Ein Diplomat, der Klartext spricht
2004 übernahm er wenige Monate nach dem tödlichen Anschlag auf den UNO-Beauftragten Sergio Vieira de Mello eine überaus heikle Mission in Bagdad, wo er die Möglichkeit von Wahlen evaluieren sollte. Anschliessend wurde er nach Sri Lanka entsandt, um für die Beibehaltung des Waffenstillstands zwischen der Regierung und den tamilischen Rebellen zu sorgen.
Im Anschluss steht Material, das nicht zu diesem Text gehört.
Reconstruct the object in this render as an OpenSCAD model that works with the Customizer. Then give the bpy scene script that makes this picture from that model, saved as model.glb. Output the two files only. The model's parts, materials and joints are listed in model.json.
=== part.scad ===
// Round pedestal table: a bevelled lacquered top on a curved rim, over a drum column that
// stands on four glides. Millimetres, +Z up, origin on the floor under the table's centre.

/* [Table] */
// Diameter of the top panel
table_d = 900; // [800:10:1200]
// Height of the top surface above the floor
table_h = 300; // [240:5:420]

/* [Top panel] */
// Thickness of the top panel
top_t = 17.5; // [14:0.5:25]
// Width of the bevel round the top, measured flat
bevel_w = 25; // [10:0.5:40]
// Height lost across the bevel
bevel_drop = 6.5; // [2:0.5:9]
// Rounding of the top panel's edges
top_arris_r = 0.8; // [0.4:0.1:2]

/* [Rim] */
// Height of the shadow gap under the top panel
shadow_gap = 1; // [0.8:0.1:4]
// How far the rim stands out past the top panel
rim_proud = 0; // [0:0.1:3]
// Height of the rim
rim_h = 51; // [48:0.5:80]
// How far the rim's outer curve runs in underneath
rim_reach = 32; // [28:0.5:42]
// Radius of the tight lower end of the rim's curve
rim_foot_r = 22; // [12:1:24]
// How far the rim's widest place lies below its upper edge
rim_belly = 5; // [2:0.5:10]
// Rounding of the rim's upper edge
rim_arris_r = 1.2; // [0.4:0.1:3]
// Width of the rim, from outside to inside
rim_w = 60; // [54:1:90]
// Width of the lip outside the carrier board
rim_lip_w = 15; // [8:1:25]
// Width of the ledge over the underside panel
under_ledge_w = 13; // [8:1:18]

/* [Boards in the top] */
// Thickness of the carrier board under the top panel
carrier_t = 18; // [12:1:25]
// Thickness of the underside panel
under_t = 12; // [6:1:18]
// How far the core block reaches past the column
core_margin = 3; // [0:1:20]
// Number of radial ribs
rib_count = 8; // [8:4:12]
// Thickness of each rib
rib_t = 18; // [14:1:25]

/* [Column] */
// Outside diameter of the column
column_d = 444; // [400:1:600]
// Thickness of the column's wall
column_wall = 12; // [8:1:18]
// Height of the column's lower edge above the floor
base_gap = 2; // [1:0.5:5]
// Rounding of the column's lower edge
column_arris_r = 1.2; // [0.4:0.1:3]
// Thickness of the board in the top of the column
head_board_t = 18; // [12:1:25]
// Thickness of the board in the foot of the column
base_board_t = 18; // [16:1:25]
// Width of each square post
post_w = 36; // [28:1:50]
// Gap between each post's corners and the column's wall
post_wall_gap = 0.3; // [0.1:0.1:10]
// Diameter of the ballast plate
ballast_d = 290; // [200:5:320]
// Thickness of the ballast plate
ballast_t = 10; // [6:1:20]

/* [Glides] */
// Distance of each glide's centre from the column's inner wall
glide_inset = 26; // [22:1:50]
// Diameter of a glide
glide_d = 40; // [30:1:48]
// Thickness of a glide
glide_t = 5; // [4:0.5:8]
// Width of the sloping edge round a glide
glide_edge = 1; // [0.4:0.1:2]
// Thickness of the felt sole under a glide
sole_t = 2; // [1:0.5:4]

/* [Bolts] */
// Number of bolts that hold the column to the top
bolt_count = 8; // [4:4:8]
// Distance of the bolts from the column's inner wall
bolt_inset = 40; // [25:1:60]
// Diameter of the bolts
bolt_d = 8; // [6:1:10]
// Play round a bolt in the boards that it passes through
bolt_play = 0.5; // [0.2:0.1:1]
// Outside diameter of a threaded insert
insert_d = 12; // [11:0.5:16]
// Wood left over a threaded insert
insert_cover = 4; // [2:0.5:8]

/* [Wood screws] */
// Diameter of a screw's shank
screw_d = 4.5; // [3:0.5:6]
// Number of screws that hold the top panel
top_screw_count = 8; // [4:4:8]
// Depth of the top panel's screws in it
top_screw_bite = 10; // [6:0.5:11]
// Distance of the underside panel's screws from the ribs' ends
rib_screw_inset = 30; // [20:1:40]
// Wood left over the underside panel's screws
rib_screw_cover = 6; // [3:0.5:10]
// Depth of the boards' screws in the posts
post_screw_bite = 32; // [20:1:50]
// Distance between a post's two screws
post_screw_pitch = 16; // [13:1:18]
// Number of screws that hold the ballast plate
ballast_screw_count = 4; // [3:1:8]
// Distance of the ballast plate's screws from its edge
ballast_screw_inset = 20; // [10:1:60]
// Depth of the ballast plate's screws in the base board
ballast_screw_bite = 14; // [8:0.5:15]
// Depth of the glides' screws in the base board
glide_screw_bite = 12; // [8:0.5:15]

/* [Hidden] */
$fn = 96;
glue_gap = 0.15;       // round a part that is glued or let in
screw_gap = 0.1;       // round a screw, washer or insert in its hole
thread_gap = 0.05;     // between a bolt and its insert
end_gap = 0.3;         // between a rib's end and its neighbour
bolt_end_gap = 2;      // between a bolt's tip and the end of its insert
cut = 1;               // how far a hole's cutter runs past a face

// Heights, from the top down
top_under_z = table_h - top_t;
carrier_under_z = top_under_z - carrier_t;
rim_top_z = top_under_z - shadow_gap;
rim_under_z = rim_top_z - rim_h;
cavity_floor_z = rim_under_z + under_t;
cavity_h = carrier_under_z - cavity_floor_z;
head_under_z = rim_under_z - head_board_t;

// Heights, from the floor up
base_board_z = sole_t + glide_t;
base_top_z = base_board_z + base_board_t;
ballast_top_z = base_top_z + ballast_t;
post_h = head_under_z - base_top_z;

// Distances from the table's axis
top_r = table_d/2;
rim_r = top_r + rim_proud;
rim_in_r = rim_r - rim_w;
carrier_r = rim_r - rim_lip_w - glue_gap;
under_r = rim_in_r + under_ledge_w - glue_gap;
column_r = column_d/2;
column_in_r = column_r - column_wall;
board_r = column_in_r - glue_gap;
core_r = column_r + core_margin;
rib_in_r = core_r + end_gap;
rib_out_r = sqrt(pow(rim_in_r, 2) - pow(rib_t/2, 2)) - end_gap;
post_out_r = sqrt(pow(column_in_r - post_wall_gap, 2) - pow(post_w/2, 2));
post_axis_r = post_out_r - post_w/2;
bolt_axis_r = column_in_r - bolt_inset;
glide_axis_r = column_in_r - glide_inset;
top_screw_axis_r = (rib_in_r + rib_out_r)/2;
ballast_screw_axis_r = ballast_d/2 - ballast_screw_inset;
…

Brahimi ist ein Diplomat, der nicht seichte Formulierungen wählt, sondern Klartext spricht. «Hinter seiner Eleganz und seiner Höflichkeit beeindruckt er dadurch, dass er weiss, was er will», sagte einmal ein ehemaliger Mitarbeiter. Als Annans Beauftragter für den Irak forderte Brahimi die Verurteilung von US-Soldaten nach der Misshandlung irakischer Gefangener und bezeichnete im Juni 2004 den damaligen US-Zivilverwaltungschef Paul Bremer in Bagdad als «Diktator».
Dass er vor deutlichen Worten nicht zurückschreckt, demonstrierte Brahimi im April 2004 auch mit einer Bemerkung über Israel. Die Politik der israelischen Regierung sei Gift für die Region, sagte Brahimi damals im französischen Rundfunk. Dies sei die persönliche Meinung eines willensstarken Mannes, versuchte ein Sprecher Annans abzuwiegeln. Doch Brahimi setzte nach und beharrte darauf, er habe eine Tatsache und keine Meinung geäussert.
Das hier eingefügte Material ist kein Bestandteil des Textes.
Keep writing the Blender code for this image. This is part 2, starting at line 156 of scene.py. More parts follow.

Früher algerischer Botschafter
Seine Karriere als Diplomat begann Brahimi nach dem Politik- und Jurastudium in den 50er Jahren als Vertreter der algerischen Nationalen Befreiungsfront (FLN) in Jakarta. Aus dieser Zeit stammen seine Kontakte zu Führern der Blockfreien-Bewegung. Nach der Unabhängigkeit Algeriens wurde er Botschafter seines Landes in Kairo, Khartum und London, von 1991 bis 1993 war er dann Aussenminister. Im Auftrag der Arabischen Liga und der UNO vermittelte er in Libanon, Südafrika, Zaire, Jemen, Liberia, und Haiti.
Im Dezember 2005 ging er offiziell in den Ruhestand, war aber schon bald für eine Mission um die sudanesische Krisenregion Darfur im Einsatz. 2009 leitete er eine Expertengruppe, um Empfehlungen zur Sicherheit von UNO-Mitarbeitern zu erarbeiten, ausserdem gehört er wie auch der frühere US-Präsident Jimmy Carter oder der südafrikanische Erzbischof Desmond Tutu der von Nelson Mandela ins Leben gerufenen Gruppe «The Elders» an, die sich für den Weltfrieden einsetzt.
Brahimi, der fliessend Arabisch, Englisch und Französisch spricht, gilt als profunder Kenner der internationalen Beziehungen und hat sich bei seinen zahlreichen Kriseneinsätzen den Respekt seiner Verhandlungspartner gesichert. Ob das für die Lösung des blutigen Konflikts in Syrien ausreicht, und ob er mehr Erfolg als Annan haben wird, scheint jedoch äusserst ungewiss. Für Anfang kommender Woche wird die Ernennung Brahimis erwartet.